REQUIREMENT - Reproduce the lines of the material exactly, excluding every image.

Entries with parts and joints -
————————

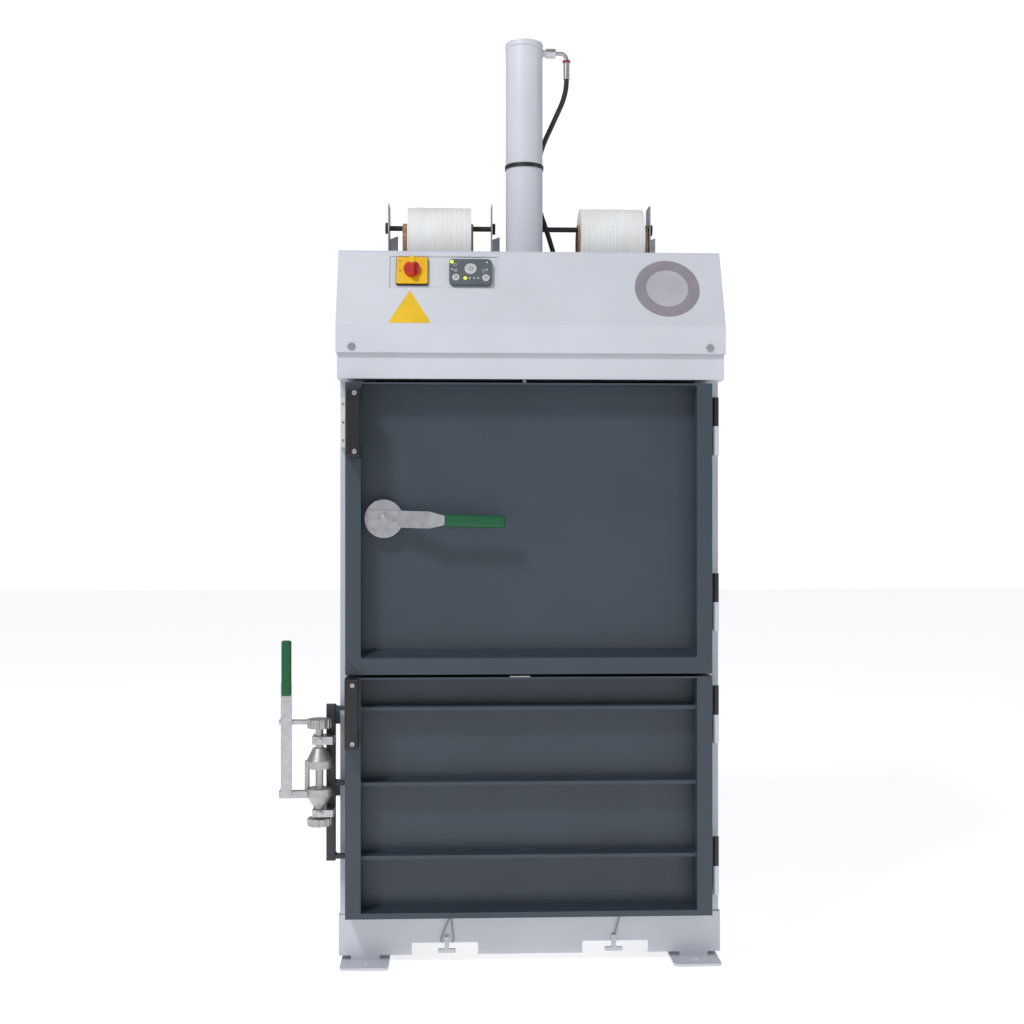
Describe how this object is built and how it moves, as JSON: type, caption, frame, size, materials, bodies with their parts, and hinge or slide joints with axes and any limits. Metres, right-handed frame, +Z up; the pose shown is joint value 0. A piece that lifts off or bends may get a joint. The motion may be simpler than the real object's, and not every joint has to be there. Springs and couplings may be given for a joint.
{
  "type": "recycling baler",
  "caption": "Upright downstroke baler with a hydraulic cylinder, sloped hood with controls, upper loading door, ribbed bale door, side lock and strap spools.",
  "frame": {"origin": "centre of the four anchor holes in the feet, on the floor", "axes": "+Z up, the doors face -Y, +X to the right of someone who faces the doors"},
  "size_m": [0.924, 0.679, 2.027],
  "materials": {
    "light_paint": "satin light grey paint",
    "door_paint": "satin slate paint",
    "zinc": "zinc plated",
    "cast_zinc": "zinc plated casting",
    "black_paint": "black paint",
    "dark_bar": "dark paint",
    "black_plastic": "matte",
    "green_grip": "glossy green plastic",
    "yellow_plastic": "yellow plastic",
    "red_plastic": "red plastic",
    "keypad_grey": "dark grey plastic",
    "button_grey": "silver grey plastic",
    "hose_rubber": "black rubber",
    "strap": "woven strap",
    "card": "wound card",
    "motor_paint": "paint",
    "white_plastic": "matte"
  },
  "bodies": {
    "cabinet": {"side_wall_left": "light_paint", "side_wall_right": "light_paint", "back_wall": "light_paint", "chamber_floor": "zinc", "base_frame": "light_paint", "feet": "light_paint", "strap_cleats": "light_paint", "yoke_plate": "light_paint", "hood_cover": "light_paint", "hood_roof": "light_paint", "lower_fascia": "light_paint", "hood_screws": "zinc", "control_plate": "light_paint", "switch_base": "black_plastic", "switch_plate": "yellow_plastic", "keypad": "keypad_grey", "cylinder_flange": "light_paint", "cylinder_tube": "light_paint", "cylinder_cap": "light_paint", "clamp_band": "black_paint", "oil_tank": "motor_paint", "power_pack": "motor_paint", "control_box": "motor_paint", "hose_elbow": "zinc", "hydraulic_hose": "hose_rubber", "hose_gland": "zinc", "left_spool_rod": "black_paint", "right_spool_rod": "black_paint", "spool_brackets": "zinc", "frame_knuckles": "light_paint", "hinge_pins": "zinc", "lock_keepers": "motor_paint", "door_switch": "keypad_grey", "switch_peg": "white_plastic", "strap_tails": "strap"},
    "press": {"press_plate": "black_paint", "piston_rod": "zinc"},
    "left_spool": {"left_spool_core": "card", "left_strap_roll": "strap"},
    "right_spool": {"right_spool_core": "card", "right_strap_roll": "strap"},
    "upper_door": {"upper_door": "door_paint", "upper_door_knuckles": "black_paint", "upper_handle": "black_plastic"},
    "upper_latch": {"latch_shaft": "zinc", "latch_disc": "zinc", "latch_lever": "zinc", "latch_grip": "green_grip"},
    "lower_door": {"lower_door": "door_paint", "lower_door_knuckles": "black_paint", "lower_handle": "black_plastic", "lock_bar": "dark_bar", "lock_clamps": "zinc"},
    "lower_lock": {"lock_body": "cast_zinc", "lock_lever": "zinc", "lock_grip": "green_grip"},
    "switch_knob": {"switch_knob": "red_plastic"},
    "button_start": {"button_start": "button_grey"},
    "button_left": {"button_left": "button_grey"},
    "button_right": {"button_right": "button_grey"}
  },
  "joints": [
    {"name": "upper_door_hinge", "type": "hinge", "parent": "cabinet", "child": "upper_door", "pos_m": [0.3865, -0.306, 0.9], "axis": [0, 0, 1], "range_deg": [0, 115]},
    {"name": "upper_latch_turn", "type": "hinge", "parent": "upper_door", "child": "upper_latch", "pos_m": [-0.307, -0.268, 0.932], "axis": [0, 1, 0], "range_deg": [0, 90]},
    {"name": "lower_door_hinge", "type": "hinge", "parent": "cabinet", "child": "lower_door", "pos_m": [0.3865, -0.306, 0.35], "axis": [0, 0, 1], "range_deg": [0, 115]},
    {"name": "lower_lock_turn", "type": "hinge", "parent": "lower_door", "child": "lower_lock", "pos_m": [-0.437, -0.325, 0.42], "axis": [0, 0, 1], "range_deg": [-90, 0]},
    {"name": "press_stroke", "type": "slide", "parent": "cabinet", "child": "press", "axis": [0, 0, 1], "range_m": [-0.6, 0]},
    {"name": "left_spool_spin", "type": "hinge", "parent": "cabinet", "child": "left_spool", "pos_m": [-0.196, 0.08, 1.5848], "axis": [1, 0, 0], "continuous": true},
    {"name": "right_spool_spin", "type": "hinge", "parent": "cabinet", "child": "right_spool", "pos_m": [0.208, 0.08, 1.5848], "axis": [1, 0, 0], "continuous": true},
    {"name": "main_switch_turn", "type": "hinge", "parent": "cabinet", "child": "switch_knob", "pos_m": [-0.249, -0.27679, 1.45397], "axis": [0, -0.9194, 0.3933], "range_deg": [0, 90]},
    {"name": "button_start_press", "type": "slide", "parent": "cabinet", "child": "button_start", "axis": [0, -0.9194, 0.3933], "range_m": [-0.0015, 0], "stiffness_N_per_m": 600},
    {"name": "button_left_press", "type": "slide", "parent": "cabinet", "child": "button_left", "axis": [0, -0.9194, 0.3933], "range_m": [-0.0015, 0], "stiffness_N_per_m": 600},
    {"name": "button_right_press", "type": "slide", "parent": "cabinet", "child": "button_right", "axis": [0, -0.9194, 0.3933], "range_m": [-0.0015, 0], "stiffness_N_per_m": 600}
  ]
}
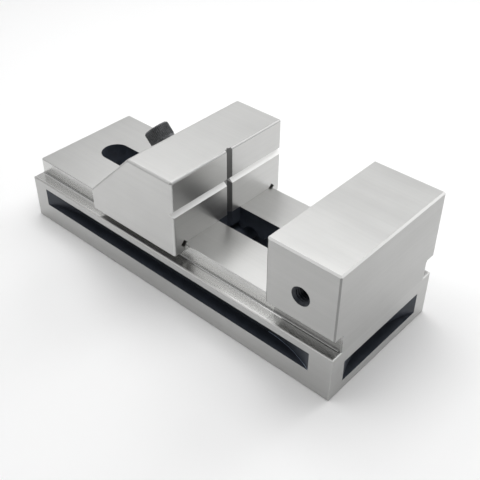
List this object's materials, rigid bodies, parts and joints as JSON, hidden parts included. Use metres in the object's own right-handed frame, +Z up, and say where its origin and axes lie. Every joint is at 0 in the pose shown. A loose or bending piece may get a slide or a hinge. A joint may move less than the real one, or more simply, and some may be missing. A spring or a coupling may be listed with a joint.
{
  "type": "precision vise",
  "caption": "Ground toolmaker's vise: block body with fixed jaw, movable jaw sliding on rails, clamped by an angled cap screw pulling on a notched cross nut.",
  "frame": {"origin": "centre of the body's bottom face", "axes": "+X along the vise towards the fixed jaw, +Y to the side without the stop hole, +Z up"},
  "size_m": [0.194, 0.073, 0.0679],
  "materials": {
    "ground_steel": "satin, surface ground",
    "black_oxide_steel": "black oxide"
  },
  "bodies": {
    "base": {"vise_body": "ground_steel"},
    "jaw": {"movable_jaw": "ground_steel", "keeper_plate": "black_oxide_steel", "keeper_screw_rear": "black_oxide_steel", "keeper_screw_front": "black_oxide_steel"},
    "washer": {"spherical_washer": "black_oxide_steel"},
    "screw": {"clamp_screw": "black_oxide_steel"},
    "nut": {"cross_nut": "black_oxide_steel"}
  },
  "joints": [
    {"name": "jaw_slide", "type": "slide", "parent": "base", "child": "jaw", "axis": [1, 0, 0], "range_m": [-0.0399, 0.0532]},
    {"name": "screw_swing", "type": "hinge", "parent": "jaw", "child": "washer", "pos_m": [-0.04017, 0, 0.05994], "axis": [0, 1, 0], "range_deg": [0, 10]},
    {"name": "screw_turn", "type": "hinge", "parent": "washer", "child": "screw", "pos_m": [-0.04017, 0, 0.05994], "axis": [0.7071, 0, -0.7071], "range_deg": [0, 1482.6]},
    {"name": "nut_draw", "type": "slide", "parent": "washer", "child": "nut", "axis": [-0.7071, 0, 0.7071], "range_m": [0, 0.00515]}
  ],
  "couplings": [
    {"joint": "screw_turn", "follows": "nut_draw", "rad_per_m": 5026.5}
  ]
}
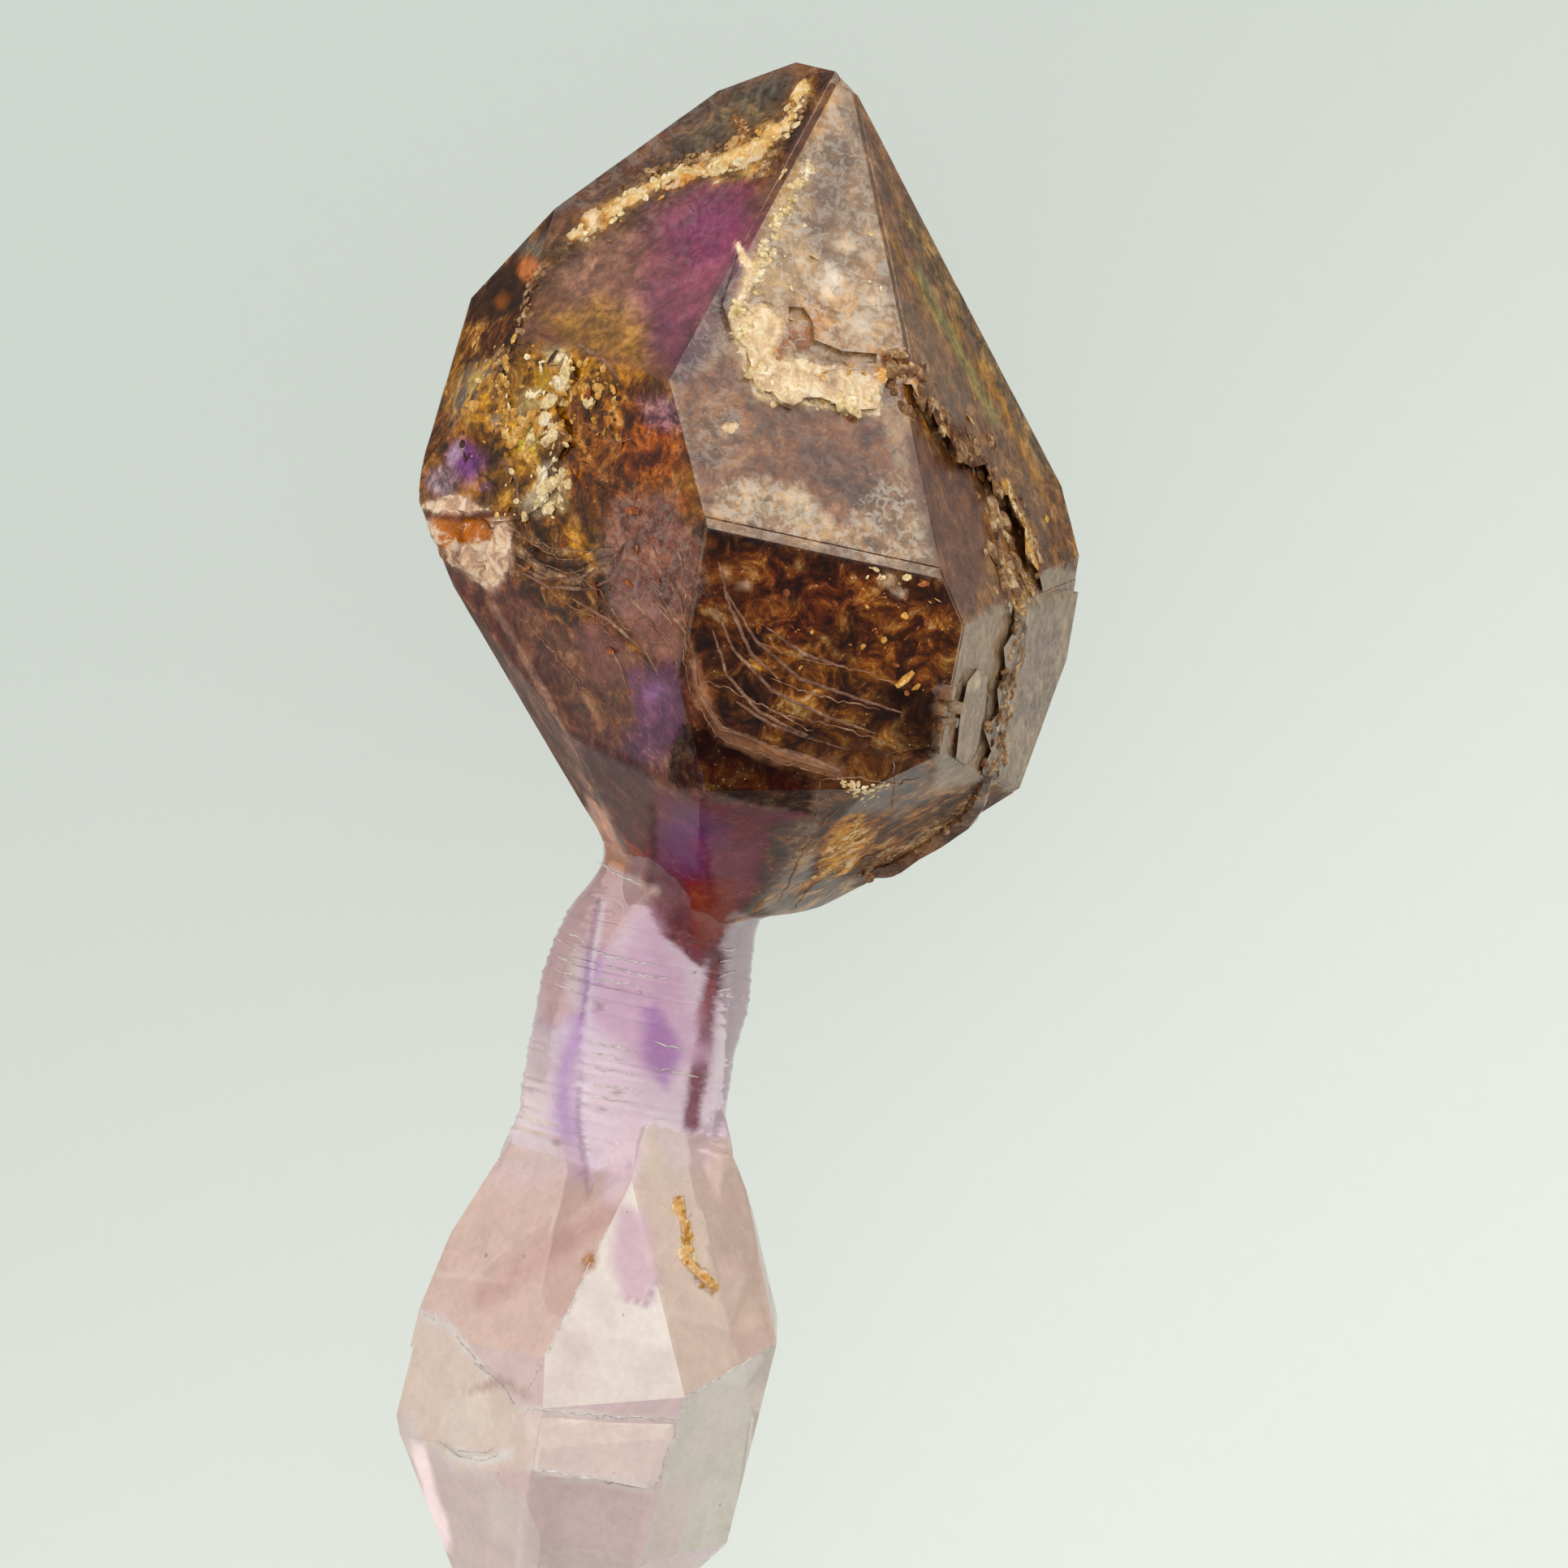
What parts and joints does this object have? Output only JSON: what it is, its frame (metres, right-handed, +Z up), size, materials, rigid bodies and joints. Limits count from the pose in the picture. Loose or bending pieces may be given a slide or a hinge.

————————

SOLVED PROBLEM -
Describe how this object is built and how it moves, as JSON: type, caption, frame, size, materials, bodies with their parts, and hinge or slide joints with axes and any limits. Metres, right-handed frame, +Z up; the pose shown is joint value 0. A piece that lifts off or bends may get a joint. The motion may be simpler than the real object's, and not every joint has to be there. Springs and couplings may be given for a joint.
{
  "type": "recycling baler",
  "caption": "Upright downstroke baler with a hydraulic cylinder, sloped hood with controls, upper loading door, ribbed bale door, side lock and strap spools.",
  "frame": {"origin": "centre of the four anchor holes in the feet, on the floor", "axes": "+Z up, the doors face -Y, +X to the right of someone who faces the doors"},
  "size_m": [0.924, 0.679, 2.027],
  "materials": {
    "light_paint": "satin light grey paint",
    "door_paint": "satin slate paint",
    "zinc": "zinc plated",
    "cast_zinc": "zinc plated casting",
    "black_paint": "black paint",
    "dark_bar": "dark paint",
    "black_plastic": "matte",
    "green_grip": "glossy green plastic",
    "yellow_plastic": "yellow plastic",
    "red_plastic": "red plastic",
    "keypad_grey": "dark grey plastic",
    "button_grey": "silver grey plastic",
    "hose_rubber": "black rubber",
    "strap": "woven strap",
    "card": "wound card",
    "motor_paint": "paint",
    "white_plastic": "matte"
  },
  "bodies": {
    "cabinet": {"side_wall_left": "light_paint", "side_wall_right": "light_paint", "back_wall": "light_paint", "chamber_floor": "zinc", "base_frame": "light_paint", "feet": "light_paint", "strap_cleats": "light_paint", "yoke_plate": "light_paint", "hood_cover": "light_paint", "hood_roof": "light_paint", "lower_fascia": "light_paint", "hood_screws": "zinc", "control_plate": "light_paint", "switch_base": "black_plastic", "switch_plate": "yellow_plastic", "keypad": "keypad_grey", "cylinder_flange": "light_paint", "cylinder_tube": "light_paint", "cylinder_cap": "light_paint", "clamp_band": "black_paint", "oil_tank": "motor_paint", "power_pack": "motor_paint", "control_box": "motor_paint", "hose_elbow": "zinc", "hydraulic_hose": "hose_rubber", "hose_gland": "zinc", "left_spool_rod": "black_paint", "right_spool_rod": "black_paint", "spool_brackets": "zinc", "frame_knuckles": "light_paint", "hinge_pins": "zinc", "lock_keepers": "motor_paint", "door_switch": "keypad_grey", "switch_peg": "white_plastic", "strap_tails": "strap"},
    "press": {"press_plate": "black_paint", "piston_rod": "zinc"},
    "left_spool": {"left_spool_core": "card", "left_strap_roll": "strap"},
    "right_spool": {"right_spool_core": "card", "right_strap_roll": "strap"},
    "upper_door": {"upper_door": "door_paint", "upper_door_knuckles": "black_paint", "upper_handle": "black_plastic"},
    "upper_latch": {"latch_shaft": "zinc", "latch_disc": "zinc", "latch_lever": "zinc", "latch_grip": "green_grip"},
    "lower_door": {"lower_door": "door_paint", "lower_door_knuckles": "black_paint", "lower_handle": "black_plastic", "lock_bar": "dark_bar", "lock_clamps": "zinc"},
    "lower_lock": {"lock_body": "cast_zinc", "lock_lever": "zinc", "lock_grip": "green_grip"},
    "switch_knob": {"switch_knob": "red_plastic"},
    "button_start": {"button_start": "button_grey"},
    "button_left": {"button_left": "button_grey"},
    "button_right": {"button_right": "button_grey"}
  },
  "joints": [
    {"name": "upper_door_hinge", "type": "hinge", "parent": "cabinet", "child": "upper_door", "pos_m": [0.3865, -0.306, 0.9], "axis": [0, 0, 1], "range_deg": [0, 115]},
    {"name": "upper_latch_turn", "type": "hinge", "parent": "upper_door", "child": "upper_latch", "pos_m": [-0.307, -0.268, 0.932], "axis": [0, 1, 0], "range_deg": [0, 90]},
    {"name": "lower_door_hinge", "type": "hinge", "parent": "cabinet", "child": "lower_door", "pos_m": [0.3865, -0.306, 0.35], "axis": [0, 0, 1], "range_deg": [0, 115]},
    {"name": "lower_lock_turn", "type": "hinge", "parent": "lower_door", "child": "lower_lock", "pos_m": [-0.437, -0.325, 0.42], "axis": [0, 0, 1], "range_deg": [-90, 0]},
    {"name": "press_stroke", "type": "slide", "parent": "cabinet", "child": "press", "axis": [0, 0, 1], "range_m": [-0.6, 0]},
    {"name": "left_spool_spin", "type": "hinge", "parent": "cabinet", "child": "left_spool", "pos_m": [-0.196, 0.08, 1.5848], "axis": [1, 0, 0], "continuous": true},
    {"name": "right_spool_spin", "type": "hinge", "parent": "cabinet", "child": "right_spool", "pos_m": [0.208, 0.08, 1.5848], "axis": [1, 0, 0], "continuous": true},
    {"name": "main_switch_turn", "type": "hinge", "parent": "cabinet", "child": "switch_knob", "pos_m": [-0.249, -0.27679, 1.45397], "axis": [0, -0.9194, 0.3933], "range_deg": [0, 90]},
    {"name": "button_start_press", "type": "slide", "parent": "cabinet", "child": "button_start", "axis": [0, -0.9194, 0.3933], "range_m": [-0.0015, 0], "stiffness_N_per_m": 600},
    {"name": "button_left_press", "type": "slide", "parent": "cabinet", "child": "button_left", "axis": [0, -0.9194, 0.3933], "range_m": [-0.0015, 0], "stiffness_N_per_m": 600},
    {"name": "button_right_press", "type": "slide", "parent": "cabinet", "child": "button_right", "axis": [0, -0.9194, 0.3933], "range_m": [-0.0015, 0], "stiffness_N_per_m": 600}
  ]
}
List this object's materials, rigid bodies, parts and joints as JSON, hidden parts included. Use metres in the object's own right-handed frame, +Z up, and say where its origin and axes lie. Every joint is at 0 in the pose shown. A loose or bending piece may get a slide or a hinge. A joint may move less than the real one, or more simply, and some may be missing. A spring or a coupling may be listed with a joint.
{
  "type": "precision vise",
  "caption": "Ground toolmaker's vise: block body with fixed jaw, movable jaw sliding on rails, clamped by an angled cap screw pulling on a notched cross nut.",
  "frame": {"origin": "centre of the body's bottom face", "axes": "+X along the vise towards the fixed jaw, +Y to the side without the stop hole, +Z up"},
  "size_m": [0.194, 0.073, 0.0679],
  "materials": {
    "ground_steel": "satin, surface ground",
    "black_oxide_steel": "black oxide"
  },
  "bodies": {
    "base": {"vise_body": "ground_steel"},
    "jaw": {"movable_jaw": "ground_steel", "keeper_plate": "black_oxide_steel", "keeper_screw_rear": "black_oxide_steel", "keeper_screw_front": "black_oxide_steel"},
    "washer": {"spherical_washer": "black_oxide_steel"},
    "screw": {"clamp_screw": "black_oxide_steel"},
    "nut": {"cross_nut": "black_oxide_steel"}
  },
  "joints": [
    {"name": "jaw_slide", "type": "slide", "parent": "base", "child": "jaw", "axis": [1, 0, 0], "range_m": [-0.0399, 0.0532]},
    {"name": "screw_swing", "type": "hinge", "parent": "jaw", "child": "washer", "pos_m": [-0.04017, 0, 0.05994], "axis": [0, 1, 0], "range_deg": [0, 10]},
    {"name": "screw_turn", "type": "hinge", "parent": "washer", "child": "screw", "pos_m": [-0.04017, 0, 0.05994], "axis": [0.7071, 0, -0.7071], "range_deg": [0, 1482.6]},
    {"name": "nut_draw", "type": "slide", "parent": "washer", "child": "nut", "axis": [-0.7071, 0, 0.7071], "range_m": [0, 0.00515]}
  ],
  "couplings": [
    {"joint": "screw_turn", "follows": "nut_draw", "rad_per_m": 5026.5}
  ]
}
What parts and joints does this object have? Output only JSON: what it is, its frame (metres, right-handed, +Z up), size, materials, rigid bodies and joints. Limits count from the pose in the picture. Loose or bending pieces may be given a slide or a hinge.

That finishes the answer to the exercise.